Sinopsis

El paisaje no es una realidad inerte que podamos preservar, es la imagen de nuestra relación con el territorio. En consecuencia, hacemos paisaje modificando nuestros hábitos socioeconómicos y nuestras expectativas culturales. Al mismo tiempo, nos reconocemos a nosotros mismos en ese escenario socioeconómico. En la actualidad, la estructura económica y la superestructura cultural se solapan: por una parte, el motor de la economía es el ocio y el consumo ‘suntuario’ de experiencias e imagen prêt-à-porter; por otra, el reconocimiento cultural está ligado a la capacidad adquisitiva. El espíritu se mercantiliza y la producción se estetiza. Nunca como en el marco de la sociedad de consumo, la cultura, entendida como la capacidad para determinar los propios gustos y necesidades, había jugado un papel político tan evidente.

Vivimos una situación de crisis (sistémica) que ha puesto en evidencia los límites de los recursos energéticos y financieros para seguir manteniendo la dinámica de producción y consumo. Y, sin embargo, en el marco de una economía que no se entiende a sí misma más que como ‘ciencia del crecimiento’, no concebimos más solución que la huida hacia delante. El progreso, como cualquier dogma decadente, tienden a enrocarse: los economistas son incapaces de pensar el decrecimiento, los políticos son incapaces de pensar a largo plazo, los ciudadanos no quieren ni pensar en perder capacidad adquisitiva… Los medios se han convertido en fines y la inercia empuja el ‘fin de la Historia’ hacia la historia del fin. En este contexto, la crisis del estado del bienestar ya no tiene que ver con la caída en desgracia de los modelos socialdemócratas: hace referencia a la incapacidad del estado para controlar los estragos de los adoradores de la buena vida y a la carencia de un imaginario de la vida buena que nos sirva de indicador para valorar la orientación del progreso.
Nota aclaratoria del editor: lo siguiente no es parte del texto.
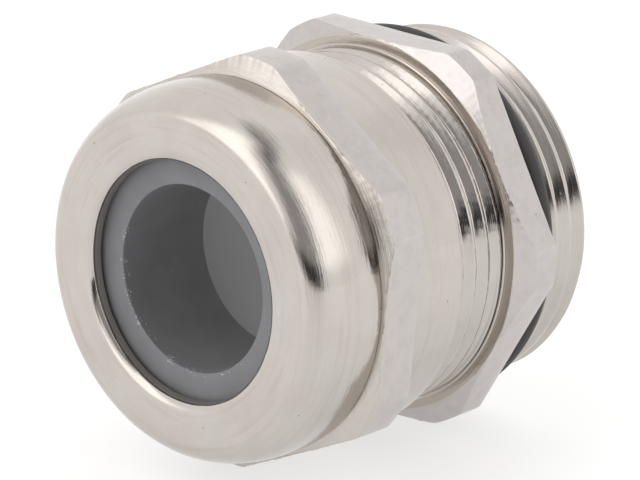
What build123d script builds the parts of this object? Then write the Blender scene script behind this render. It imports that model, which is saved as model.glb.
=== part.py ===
"""Brass cable gland, PG21: five pieces on one axis.

The gland axis is Y. The body's sealing face against the panel is y = 0, the connection thread
points to +Y, the dome nut closes the other end towards -Y, and +Z is up. Units are millimetres.
The dome nut is drawn screwed on by about three threads, so it still has to be tightened.
"""
from build123d import *
import os

os.makedirs("parts", exist_ok=True)

# hexagons, 30 mm across flats on the body and on the nut
HEX_FLATS = 30.0
BODY_HEX_TURN = 0.0
NUT_HEX_TURN = 25.6

# body: hexagon with a turned front edge
BODY_HEX_FRONT = -3.2
BODY_CHAMFER_END = -2.3
BODY_CHAMFER_R = 14.95
BODY_CORNER_R = 16.5

# body: connection thread Pg21, 28.3 mm outside, 16 threads per inch, 80 degree flanks
PG_MAJOR_R = 14.15
PG_MINOR_R = 13.39
PG_PITCH = 1.5875
PG_CREST = 0.15
PG_ROOT = 0.16
PG_END = 6.5
PG_END_CHAMFER = 0.25
PG_HELIX_START = 1.77
PG_HELIX_TURNS = 3.6

# body: neck that carries the O-ring between the hexagon and the connection thread
NECK_R = 13.05
NECK_END = 2.0

# body: barrel with the nut thread, 28.1 mm outside, 1.5 mm pitch
NUT_PITCH = 1.5
BARREL_MAJOR_R = 14.05
BARREL_MINOR_R = 13.13
BARREL_CREST = 0.19
BARREL_ROOT = 0.25
BARREL_FRONT = -13.5
BARREL_FRONT_CHAMFER = 0.6
BARREL_HELIX_START = -15.19
BARREL_HELIX_TURNS = 7.3
UNDERCUT_FRONT = -3.75
COLLAR_FRONT = -3.45
COLLAR_R = 14.28

# body: cage seat and cable bore
CAGE_CAVITY_R = 11.5
CAGE_SEAT = -3.2
CABLE_BORE_R = 10.4
BORE_CHAMFER = 0.4

# dome nut, outside
NUT_FACE = -24.3
NUT_OPENING_R = 9.3
NUT_RIM = 0.3
DOME_R = 14.7
DOME_ARC_R = 2.05
DOME_ARC_LENGTH = 4.6
DOME_END = -17.85
DOME_STEP_R = 14.9
NUT_CHAMFER_END = -17.45
NUT_CORNER_R = 16.38
NUT_HEX_REAR = -14.15
SKIRT_R = 14.8
SKIRT_REAR = -8.86
SKIRT_EDGE = 0.15

# dome nut, inside
LIP_INNER = -23.05
LIP_SHOULDER_R = 10.2
CONE_R = 12.6
CONE_END = -19.2
RELIEF_FRONT = -18.3
RELIEF_REAR = -14.1
RELIEF_R = 14.3
NUT_MINOR_R = 13.2
NUT_MAJOR_R = 14.12
NUT_GROOVE_ROOT = 0.23
NUT_GROOVE_MOUTH = 1.29
NUT_HELIX_START = -15.94
NUT_HELIX_TURNS = 5.6
NUT_LEAD_IN = 0.7

# clamping cage: plain ring at the rear, twelve fingers towards the nut
CAGE_REAR = -7.5
CAGE_FRONT = -21.4
CAGE_R = 11.2
CAGE_TIP_R = 10.5
CAGE_TIP_START = -19.8
CAGE_BORE_R = 9.7
CAGE_EDGE = 0.5
FINGER_COUNT = 12
FINGER_SLOT = 1.1
FINGER_ROOT = -11.8

# sealing insert: flange in front of the fingers, sleeve inside them, narrow throat
SEAL_FRONT = -22.75
SEAL_FLANGE_FRONT_R = 9.95
SEAL_FLANGE_REAR_R = 10.4
SEAL_FLANGE_REAR = -21.5
SEAL_SLEEVE_R = 9.62
SEAL_REAR = -7.0
SEAL_THROAT_R = 7.26
SEAL_THROAT_END = -14.05
SEAL_WIDE_R = 8.5
SEAL_WIDE_START = -13.55
SEAL_EDGE = 0.3

# O-ring 26 x 2 on the neck
O_RING_WIRE_R = 0.98
O_RING_MEAN_R = 14.05
O_RING_Y = 1.0

# how far a thread-cutting profile stands clear of the surface it cuts
CUT_CLEAR = 0.05


def groove_turns(pitch, turns, radius, start, depth, mouth, root):
    """Right-hand groove along +Y as a list of solids, one for each turn.

    A positive depth cuts inwards, a negative one outwards.
    """
    side = 1 if depth > 0 else -1
    slope = (mouth - root) / 2 / abs(depth)
    clear_half = mouth / 2 + CUT_CLEAR * slope
    pieces = []
    done = 0
    while done < turns:
        step = min(1, turns - done)
        begin = (0, start + done * pitch, 0)
        path = Helix(pitch, pitch * step, radius, center=begin, direction=(0, 1, 0))
        with BuildPart() as groove:
            with BuildSketch(Plane(origin=path @ 0, x_dir=(0, 0, 1), z_dir=path % 0)):
                with BuildLine():
                    Polyline(
                        (side * CUT_CLEAR, -clear_half),
                        (side * CUT_CLEAR, clear_half),
                        (-depth, root / 2),
                        (-depth, -root / 2),
                        close=True,
                    )
                make_face()
            sweep(path=path, is_frenet=True)
        pieces.append(groove.part)
        done += step
    return pieces


# gland body ------------------------------------------------------------------------------------

barrel_groove = groove_turns(
    NUT_PITCH,
    BARREL_HELIX_TURNS,
    BARREL_MAJOR_R,
    BARREL_HELIX_START,
    BARREL_MAJOR_R - BARREL_MINOR_R,
    NUT_PITCH - BARREL_CREST,
    BARREL_ROOT,
)
connection_groove = groove_turns(
    PG_PITCH,
    PG_HELIX_TURNS,
    PG_MAJOR_R,
    PG_HELIX_START,
    PG_MAJOR_R - PG_MINOR_R,
    PG_PITCH - PG_CREST,
    PG_ROOT,
)

with BuildPart() as gland_body:
    # hexagon with turned front corners
    with BuildSketch(Plane.XZ):
        RegularPolygon(HEX_FLATS / 2, 6, major_radius=False, rotation=BODY_HEX_TURN)
    extrude(amount=-BODY_HEX_FRONT)
    with BuildSketch(Plane.XY):
        with BuildLine():
            Polyline(
                (0, BODY_HEX_FRONT),
                (BODY_CHAMFER_R, BODY_HEX_FRONT),
                (BODY_CORNER_R, BODY_CHAMFER_END),
                (BODY_CORNER_R, 0),
                (0, 0),
                close=True,
            )
        make_face()
    revolve(axis=Axis.Y, mode=Mode.INTERSECT)
    # barrel, undercut and collar in front, neck and connection thread blank behind
    with BuildSketch(Plane.XY):
        with BuildLine():
            Polyline(
                (0, BARREL_FRONT),
                (BARREL_MAJOR_R - BARREL_FRONT_CHAMFER, BARREL_FRONT),
                (BARREL_MAJOR_R, BARREL_FRONT + BARREL_FRONT_CHAMFER),
                (BARREL_MAJOR_R, UNDERCUT_FRONT),
                (BARREL_MINOR_R, UNDERCUT_FRONT),
                (BARREL_MINOR_R, COLLAR_FRONT),
                (COLLAR_R, COLLAR_FRONT),
                (COLLAR_R, BODY_CHAMFER_END),
                (NECK_R, BODY_CHAMFER_END),
                (NECK_R, NECK_END),
                (PG_MAJOR_R, NECK_END),
                (PG_MAJOR_R, PG_END - PG_END_CHAMFER),
                (PG_MAJOR_R - PG_END_CHAMFER, PG_END),
                (0, PG_END),
                close=True,
            )
        make_face()
    revolve(axis=Axis.Y)
    # cage cavity from the front, step that stops the cage, cable bore to the rear
    with BuildSketch(Plane.XY):
        with BuildLine():
            Polyline(
                (0, BARREL_FRONT),
                (CAGE_CAVITY_R + BORE_CHAMFER, BARREL_FRONT),
                (CAGE_CAVITY_R, BARREL_FRONT + BORE_CHAMFER),
                (CAGE_CAVITY_R, CAGE_SEAT),
                (CABLE_BORE_R, CAGE_SEAT),
                (CABLE_BORE_R, PG_END - BORE_CHAMFER),
                (CABLE_BORE_R + BORE_CHAMFER, PG_END),
                (0, PG_END),
                close=True,
            )
        make_face()
    revolve(axis=Axis.Y, mode=Mode.SUBTRACT)
    # nut thread on the barrel and connection thread behind the neck
    for groove_turn in barrel_groove + connection_groove:
        add(groove_turn, mode=Mode.SUBTRACT)

gland_body.part.label = "gland_body"
export_step(gland_body.part, "parts/gland_body.step")

# dome nut --------------------------------------------------------------------------------------

nut_groove = groove_turns(
    NUT_PITCH,
    NUT_HELIX_TURNS,
    NUT_MINOR_R,
    NUT_HELIX_START,
    NUT_MINOR_R - NUT_MAJOR_R,
    NUT_GROOVE_MOUTH,
    NUT_GROOVE_ROOT,
)
dome_arc_y = NUT_FACE + DOME_ARC_LENGTH

with BuildPart() as dome_nut:
    # hexagon with turned front corners
    with BuildSketch(Plane.XZ.offset(-NUT_HEX_REAR)):
        RegularPolygon(HEX_FLATS / 2, 6, major_radius=False, rotation=NUT_HEX_TURN)
    extrude(amount=NUT_HEX_REAR - DOME_END)
    with BuildSketch(Plane.XY):
        with BuildLine():
            Polyline(
                (0, DOME_END),
                (DOME_STEP_R, DOME_END),
                (NUT_CORNER_R, NUT_CHAMFER_END),
                (NUT_CORNER_R, NUT_HEX_REAR),
                (0, NUT_HEX_REAR),
                close=True,
            )
        make_face()
    revolve(axis=Axis.Y, mode=Mode.INTERSECT)
    # dome in front of the hexagon and plain skirt behind it
    with BuildSketch(Plane.XY):
        with BuildLine():
            Line((0, NUT_FACE), (DOME_R - DOME_ARC_R, NUT_FACE))
            EllipticalCenterArc(
                (DOME_R - DOME_ARC_R, dome_arc_y),
                DOME_ARC_R,
                DOME_ARC_LENGTH,
                start_angle=-90,
                arc_size=90,
            )
            Polyline(
                (DOME_R, dome_arc_y),
                (DOME_R, DOME_END),
                (DOME_R, NUT_HEX_REAR),
                (SKIRT_R, NUT_HEX_REAR),
                (SKIRT_R, SKIRT_REAR - SKIRT_EDGE),
                (SKIRT_R - SKIRT_EDGE, SKIRT_REAR),
                (0, SKIRT_REAR),
                (0, NUT_FACE),
            )
        make_face()
    revolve(axis=Axis.Y)
    # opening with a rounded rim, clamping cone, relief and thread bore
    with BuildSketch(Plane.XY):
        with BuildLine():
            Line((0, NUT_FACE), (NUT_OPENING_R + NUT_RIM, NUT_FACE))
            RadiusArc(
                (NUT_OPENING_R + NUT_RIM, NUT_FACE), (NUT_OPENING_R, NUT_FACE + NUT_RIM), NUT_RIM
            )
            Polyline(
                (NUT_OPENING_R, NUT_FACE + NUT_RIM),
                (NUT_OPENING_R, LIP_INNER),
                (LIP_SHOULDER_R, LIP_INNER),
                (CONE_R, CONE_END),
                (CONE_R, RELIEF_FRONT),
                (RELIEF_R, RELIEF_FRONT),
                (RELIEF_R, RELIEF_REAR),
                (NUT_MINOR_R, RELIEF_REAR),
                (NUT_MINOR_R, SKIRT_REAR - NUT_LEAD_IN),
                (NUT_MINOR_R + NUT_LEAD_IN, SKIRT_REAR),
                (0, SKIRT_REAR),
                (0, NUT_FACE),
            )
        make_face()
    revolve(axis=Axis.Y, mode=Mode.SUBTRACT)
    # internal thread
    for groove_turn in nut_groove:
        add(groove_turn, mode=Mode.SUBTRACT)

dome_nut.part.label = "dome_nut"
export_step(dome_nut.part, "parts/dome_nut.step")

# clamping cage ---------------------------------------------------------------------------------

with BuildPart() as clamping_cage:
    with BuildSketch(Plane.XY):
        with BuildLine():
            Polyline(
                (CAGE_BORE_R, CAGE_FRONT),
                (CAGE_TIP_R, CAGE_FRONT),
                (CAGE_R, CAGE_TIP_START),
                (CAGE_R, CAGE_REAR - CAGE_EDGE),
                (CAGE_R - CAGE_EDGE, CAGE_REAR),
                (CAGE_BORE_R, CAGE_REAR),
                close=True,
            )
        make_face()
    revolve(axis=Axis.Y)
    # slots that part the fingers
    with BuildSketch(Plane.XZ.offset(-FINGER_ROOT)):
        with PolarLocations((CAGE_BORE_R + CAGE_R) / 2, FINGER_COUNT):
            Rectangle(CAGE_R - CAGE_BORE_R + 1, FINGER_SLOT)
    extrude(amount=FINGER_ROOT - CAGE_FRONT, mode=Mode.SUBTRACT)

clamping_cage.part.label = "clamping_cage"
export_step(clamping_cage.part, "parts/clamping_cage.step")

# sealing insert --------------------------------------------------------------------------------

with BuildPart() as sealing_insert:
    with BuildSketch(Plane.XY):
        with BuildLine():
            Polyline(
                (SEAL_THROAT_R, SEAL_FRONT),
                (SEAL_FLANGE_FRONT_R, SEAL_FRONT),
                (SEAL_FLANGE_REAR_R, SEAL_FLANGE_REAR),
                (SEAL_SLEEVE_R, SEAL_FLANGE_REAR),
                (SEAL_SLEEVE_R, SEAL_REAR - SEAL_EDGE),
                (SEAL_SLEEVE_R - SEAL_EDGE, SEAL_REAR),
                (SEAL_WIDE_R, SEAL_REAR),
                (SEAL_WIDE_R, SEAL_WIDE_START),
                (SEAL_THROAT_R, SEAL_THROAT_END),
                close=True,
            )
        make_face()
    revolve(axis=Axis.Y)

sealing_insert.part.label = "sealing_insert"
export_step(sealing_insert.part, "parts/sealing_insert.step")

# O-ring ----------------------------------------------------------------------------------------

with BuildPart() as o_ring:
    with BuildSketch(Plane.XY):
        with Locations((O_RING_MEAN_R, O_RING_Y)):
            Circle(O_RING_WIRE_R)
    revolve(axis=Axis.Y)

o_ring.part.label = "o_ring"
export_step(o_ring.part, "parts/o_ring.step")
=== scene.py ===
"""Nickel-plated brass cable gland, looks only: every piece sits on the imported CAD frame.

Lengths below are millimetres on the gland axis Y (nut towards -Y, connection thread towards +Y);
meshes are written in metres. Each turned piece is one closed skin: a half section that may change
with the angle, carried once round the axis. Hexagons and threads come from the section itself.
"""

import math

import bmesh
import bpy
from mathutils import Matrix, Vector


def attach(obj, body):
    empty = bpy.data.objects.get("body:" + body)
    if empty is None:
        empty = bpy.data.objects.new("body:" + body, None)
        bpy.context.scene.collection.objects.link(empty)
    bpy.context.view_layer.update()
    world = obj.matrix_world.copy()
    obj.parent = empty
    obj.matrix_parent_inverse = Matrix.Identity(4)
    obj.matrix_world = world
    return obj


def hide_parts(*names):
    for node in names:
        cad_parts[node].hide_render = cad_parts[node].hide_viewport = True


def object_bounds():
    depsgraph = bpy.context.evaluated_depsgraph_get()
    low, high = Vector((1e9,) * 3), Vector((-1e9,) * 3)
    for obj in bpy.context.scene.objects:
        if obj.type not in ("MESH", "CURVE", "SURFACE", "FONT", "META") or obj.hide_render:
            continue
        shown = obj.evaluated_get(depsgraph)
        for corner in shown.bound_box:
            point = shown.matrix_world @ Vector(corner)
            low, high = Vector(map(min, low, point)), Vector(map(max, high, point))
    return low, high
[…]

Quizá el arte no pueda volver a proponer modelos (pre)definidos pero, sin duda, puede incidir en la economía de los aprecios y las apreciaciones.

¿Puede el arte coadyuvar a crear un ecosistema cultural en el que determinados hábitos insostenibles tiendan a extinguirse mientras que otros se reproduzcan con facilidad por considerarse propios de una vida realmente buena?, ¿puede el arte imaginar modelos de bienestar que generen necesidades de cumplimiento incompatible con un sistema que parece incompatible con el planeta?

10.2.09

el paisaje de la contradicción (6)

II Bienal de Canarias. Arquitectura, arte y paisaje.
Este proyecto tiene evidentes dimensiones culturales y también artísticas, pero excede con mucho la dimensión estética. La bienal, para resultar creíble y respetable, debe abordar estos problemas, pero ni por asomo puede resolverlos. Una bienal de paisaje en Canarias debería tener un programa, inscrito en un plan estratégico vinculado a su vez a una política orientada al análisis de las posibilidades de transformación del modelo económico hacia un horizonte de sostenibilidad; este programa debería, a su vez, generar un determinado número de proyectos que deberían, obviamente, circunscribirse al ámbito del arte.
Como no existen esas políticas ni esos planes, podemos sentir la tentación de exigirle al programa de la bienal no ya que los aliente (que haga ver su carencia) sino incluso que los suplante. En las últimas décadas, el arte se ha convertido en una especie de orfanato o centro de acogida para actividades creativas o especulativas que no encuentran otro espacio económico o institucional. Llamamos área de cultura o ‘centro de arte’ a un refugio para especies amenazadas de extinción en el ecosistema del mercado. Esta circunstancia es inevitable y ya incluso canónica: son sobre todo los especialistas en arte, los profesionales de un medio específico, autónomo y casi ‘alienado’, los que esperan de él compromisos extraartisticos inespecíficos, heterónomos y comprometidos. Por otra parte, las voces críticas con el modelo de desarrollo vigente ocupan en Canarias un arco extraparlamentario, no disponen pues de espacio institucional, lo que las convierte en candidatas al ingreso en los centros de acogida de las artes que, a su vez, tienen una especial disposición a (auto)legitimarse a través de su contribución a esa causa. Independientemente de su grado de convicción, el arte ha descubierto en el compromiso con las causas perdidas un vehículo de promoción. La bienal debe atender a esta circunstancia que no es sólo ‘externa’ sino también ‘interna’ (no es sólo que las voces críticas extraartísticas esperen de la bienal que asuma su compromiso, es que las voces académicas, intrartísticas, lo entienden también como valor estético). También en este punto es fundamental diferenciar los medios y los fines.